Tighten intake process: When you analyze some of the reasons you have outstanding, denied, or unresolved claims, often you will notice that the reason for the delayed payment is due to incomplete or inaccurate information obtained during the initial intake process. Therefore, by focusing on a detailed intake process, including a detailed QA process, you will help to reduce the unresolved claims. If you are not sure where to start, begin by creating a checklist of all the steps that could possibly be required during the intake process. The checklist could include steps such as these:

  1. Determine if patient needs an authorization prior to service.
    1. If no, request confirmation that no authorization is required. If they refuse, be sure to get their first and last name and log a detailed note to reference the fact that you inquired about the authorization.
    2. If yes, be sure you fully understand what is included in the authorization; if anything is billable outside of what is authorized; then you need to pursue a reauthorization. In other words, make sure you cover all your bases in case of a deviation from your original plan as it is sure to happen.
  2. Check patient’s specific plan, such as Medicare Advantage, MCO, commercial, etc. and verify benefits under the plan. As part of the verification, you need to verify if the infusion services you are rendering are covered. (Note:  Rarely can you get this detailed information on-line.  You typically need to make a phone call and may need to make many phone calls.)
  3. Determine network status – either in or out of network.
    1. If you are out of network, is your pharmacy even eligible to be paid? If yet, at a reduced rate? The same rate?  If a reduced rate, can you bill the patient or are you expected to absorb the difference.  If you can bill the patient, you need to make sure the patient understands their financial obligation before you begin service.  (Note:  If the patient has a plan that is sponsored by an employer, they can usually be the only one to facilitate an “exception to the rule”.
    2. If you are in network, don’t assume that you are on easy street. Be sure you FULLY understand all of the requirements for a clean claim. Sometimes it can be just as challenging to get an in network claim paid versus an out of network claim paid.
  4. Determine the documentation requirements. Some documents must be obtained before the services are rendered. Other documents need to be obtained before the claim is billed.  Either way if you don’t understand what is required and you just submit a claim to see what happens, you could end up with a great deal of aged receivables and even uncollectible receivables.
    1. Example: When billing Medicare for payment:
    2. An advanced beneficiary notice (ABN) is required when billing Medicare for non-covered services at the time of or before the therapy begins.

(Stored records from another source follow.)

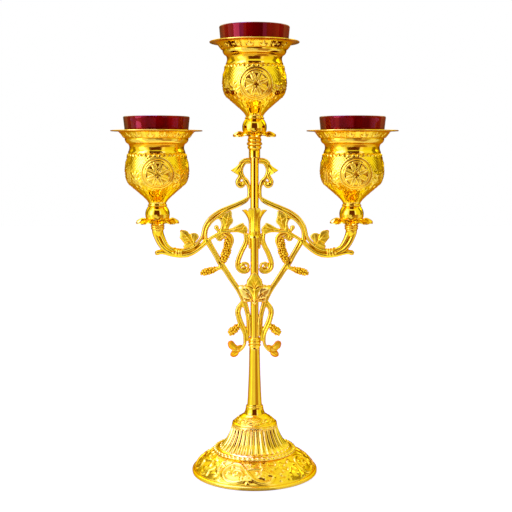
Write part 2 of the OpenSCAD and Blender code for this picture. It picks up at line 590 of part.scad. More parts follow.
// One side of the vine, drawn for +X: crest, bough, arm, tendrils, grapes and leaves
module vine_half() {
    difference() {
        union() {
            // Crest: strap, flower facing out and down, inner strand and bud
            branch([[4.5, 167.4, 1.9], [8.5, 167.2, 1.9], [11.4, 165, 2], [13.6, 161.5, 2.2],
                    [15.8, 158.3, 3.3], [18.4, 155.2, 4.9]]);
            branch([[8.5, 165.4, 1.2], [10.9, 161, 1.2], [10.9, 156.5, 1.2], [9.2, 152, 1.3], [6.3, 147.5, 1.5]]);
            bud([10.8, 151], [13, 146.5], 1.5, 2.2);
            bud([12.8, 146.5], [15.6, 145.2], 1.7, 1.7);
            bud([12.8, 146.5], [12, 143.6], 1.7, 1.6);
            // Main strand: along the column, out along the bough and up inside the arm
            branch([[10, 150.3, 1.4], [6.8, 146.5, 1.5], [4.6, 140, 1.6], [5, 134.5, 1.7], [8.6, 130.2, 1.8],
                    [23.2, 122.3, 2.1], [33, 117.8, 2.3], [41, 112, 2.4], [46.4, 104, 2.4],
                    [49.3, 95.5, 2.3], [54.2, 88.4, 2.3], [61.5, 83.5, 2.3], [72, 82.2, 2],
                    [79.2, 85.2, 2], [84.3, 92.3, 2.2], [88.3, 101.4, 3.2]]);
            // Second strand: from the knot, under the bough and up outside the arm
            branch([[29.5, 104.5, 1.4], [37.6, 97, 1.6], [46.2, 88.8, 2.1], [54.6, 81.8, 2.2],
                    [64.5, 78.2, 2.1], [75, 78.5, 2.2], [83, 82.3, 2.4],
                    [88.6, 88.8, 2.8], [92.6, 96.2, 3], [93.8, 101.4, 2.9]]);
            // Wrap round both strands, and the spur that grows from it
            branch([[66.5, 80.3, 3.4], [68, 80.3, 4.1], [69.5, 80.2, 3.6], [71, 80.2, 4.2], [72.5, 80.2, 3.7],
                    [74, 80.5, 4.1], [75.5, 80.9, 3.4]], steps = 1);
            branch([[76, 79.2, 2.3], [82, 79.7, 2], [87, 80.2, 1.6], [90, 80.4, 1.8]]);
            bud([90, 80.4], [91.8, 80.2], 2, 2.4);
            // Arm tip, round under its ferrule
            hull() {
                translate([arm_reach, 0, arm_tip_z - 0.07 * arm_tip_d])
                    cylinder(d = arm_tip_d, h = 0.07 * arm_tip_d, $fn = 16);
                translate([arm_reach - 0.07 * arm_tip_d, 0, arm_tip_z - 0.52 * arm_tip_d])
                    scale([1, 0.75, 1]) sphere(r = 0.39 * arm_tip_d, $fn = 10);
            }
            // Diagonal pair down to the foot of the column
            branch([[45, 89.5, 2.2], [37.4, 78.6, 2.3], [34, 71.5, 2], [31.8, 64.2, 1.7],
                    [26.5, 54.4, 1.6], [14.2, 37, 1.6], [10.2, 28.5, 2.1],
                    [6.8, 18.5, 2.2], [4.9, 9, 1.9], [4.4, 0.6, 1.7]]);
            branch([[32.5, 74, 1.6], [29.4, 65.8, 1.7], [24.1, 56.2, 1.7], [11.8, 38.8, 1.7],
                    [7.6, 26, 1.6]]);
            // Low loop beside the ferrule, with its leaf and grapes
            branch([[11.5, 32, 1.6], [15.4, 27, 1.8], [15.9, 18.5, 1.9], [11.6, 8.6, 2],
                    [8.2, 0, 2.1], [8.7, -7.5, 1.8], [12, -12, 1.5], [17, -14, 1.3], [19.6, -12.6, 1.2]]);
            leaf([20, -11.5], 7, 20, wide = 0.85, lobes = 3, cut = 0.3);
            grapes([[14.2, 11.4, 1.8], [16.4, 9.6, 3], [20, 6.5, 3.5], [23.2, 3.9, 3], [25.4, 2.2, 1.2]]);
            // Knot with its tendril, buds and leaves
            bud([30.5, 103.5], [33.5, 100], 2.2, 2.2);
            bud([33.5, 101.5], [36.5, 105], 1.5, 2.7);
            bud([32, 99.5], [33, 93.5], 1.6, 1.9);
            bud([32.5, 97], [35.6, 96.6], 1.5, 1.6);
            branch([[27.5, 120, 1.5], [28.5, 112, 1.3], [30.5, 103.5, 1.5]]);
            leaf([26.3, 111.6], 8.6, -72, wide = 0.66, cut = 0.16);
            branch([[31, 101.5, 1.8], [24, 101.4, 1.6], [17, 101.8, 1.3], [8, 101.5, 1]]);
            leaf([13.2, 101.6], 8.6, 180, wide = 0.9, cut = 0.24);
            // Large leaf on the arm
            branch([[50, 91, 1.6], [55, 92.2, 1.5], [61, 94.5, 1.2]]);
            leaf([61.2, 94.2], 11.2, 33, wide = 0.82, cut = 0.22);
            // Hanging bunch with its arc, and the bunch outside the diagonal
            branch([[29, 101, 1.5], [22.5, 98.3, 1.3], [19.6, 93, 1.2], [21.6, 88, 1]]);
            grapes([[26.5, 97.5, 1.8], [24.8, 93.5, 3.3], [25.2, 86.5, 3.4], [27.2, 79.5, 4.6], [29.6, 74, 3.4],
                    [30.6, 70.5, 1.6]]);
            grapes([[34, 65.4, 1.8], [37.5, 64.8, 2.7], [43, 63.5, 3.4], [48, 61.9, 2.9], [51.6, 60.4, 1.2]]);
        }
        turned_space();
        translate([arm_reach, 0, arm_tip_z]) cylinder(r = 1.5 * arm_tip_d, h = arm_tip_d, $fn = 16);
    }
}

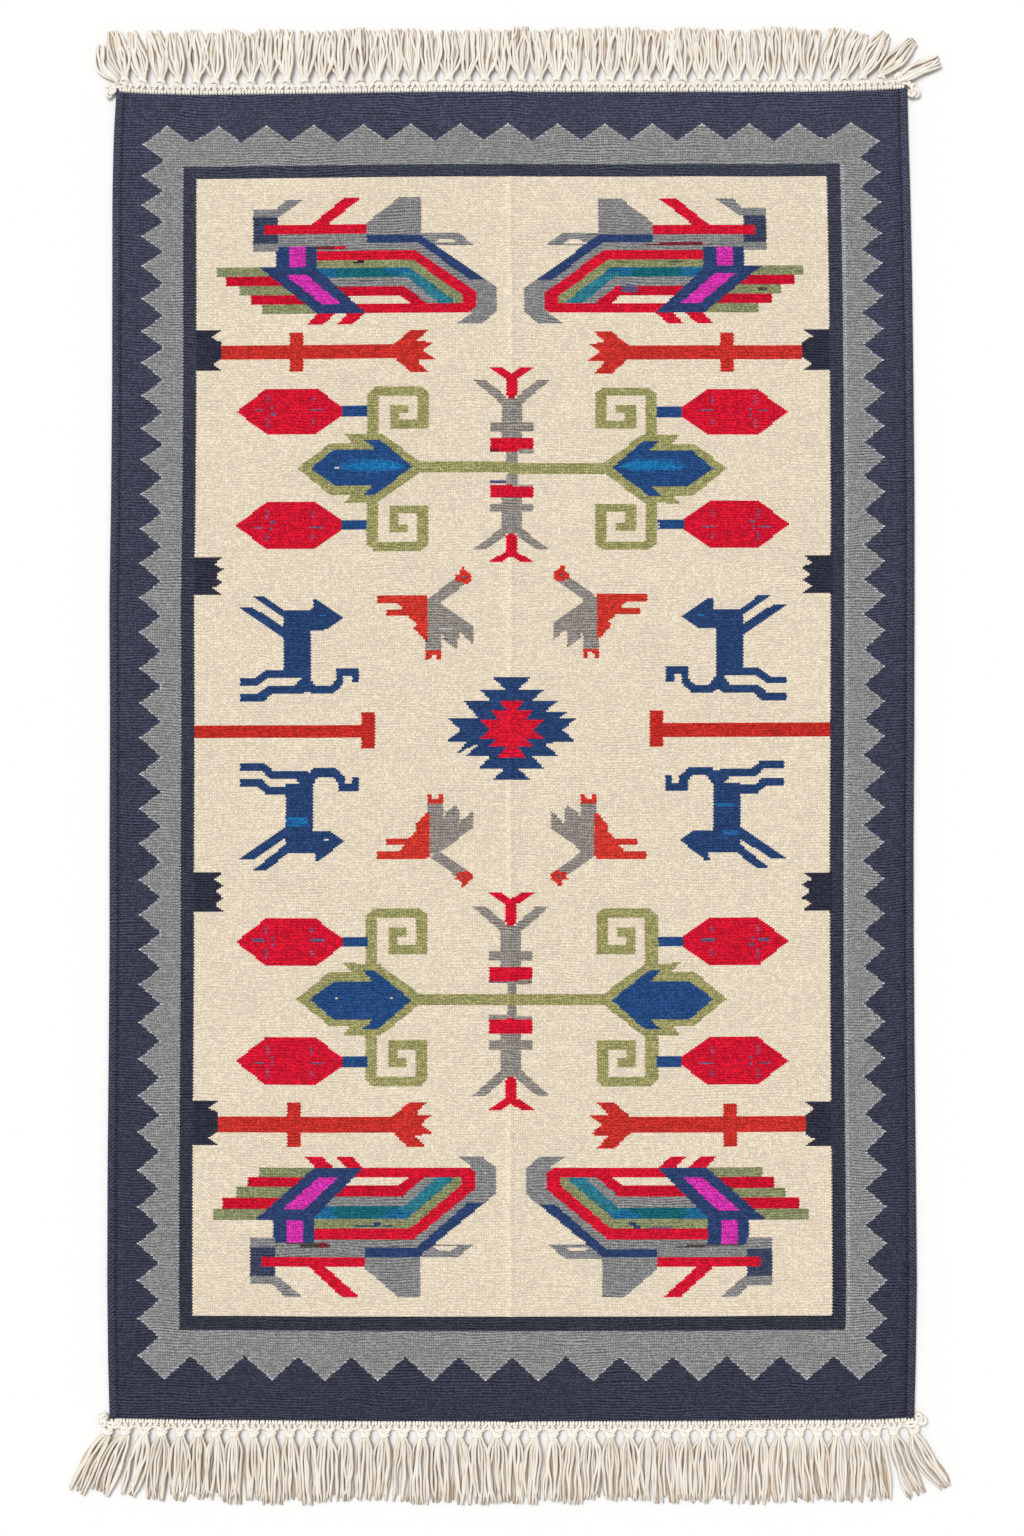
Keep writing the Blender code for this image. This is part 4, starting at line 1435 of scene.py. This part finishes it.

If you do not obtain an ABN on or before the date of service (assuming one is required) you have no recourse for appeal if required.
    3. A detailed written order (DWO) is required before you submit the first claim. If you submit the first claim without a complete DWO on file, you have no recourse for appeal if required.

Frequent and thorough follow up: While the process for billing home infusion claims has gotten more streamlined in recent years, it is still a very complicated and complex reimbursement process.   The average days sales outstanding (DSO) for home infusion pharmacies is higher than any other healthcare.  You can always expect to have a portion of your AR over 180 days.  Therefore, the most important thing you can do to ensure payment is to have frequent follow up on each claim.
Some suggestions:

  1. Follow up on ALL claims no less than every 30 days.
  2. Follow up on denied or partially paid claims within 7 days.
  3. Even if you are told a claim was paid, be sure to log a detailed note with a follow up date just in case the payment is not issued.
  4. Start every call by getting the name of the person you spoke to and be sure to record his/her name. You don’t want to wait until the end as you could potentially get disconnected or worse, have the CSR hang up “accidentally”.
  5. Document EVERYTHING you do in your AR notes. I promise this will pay off in the long run!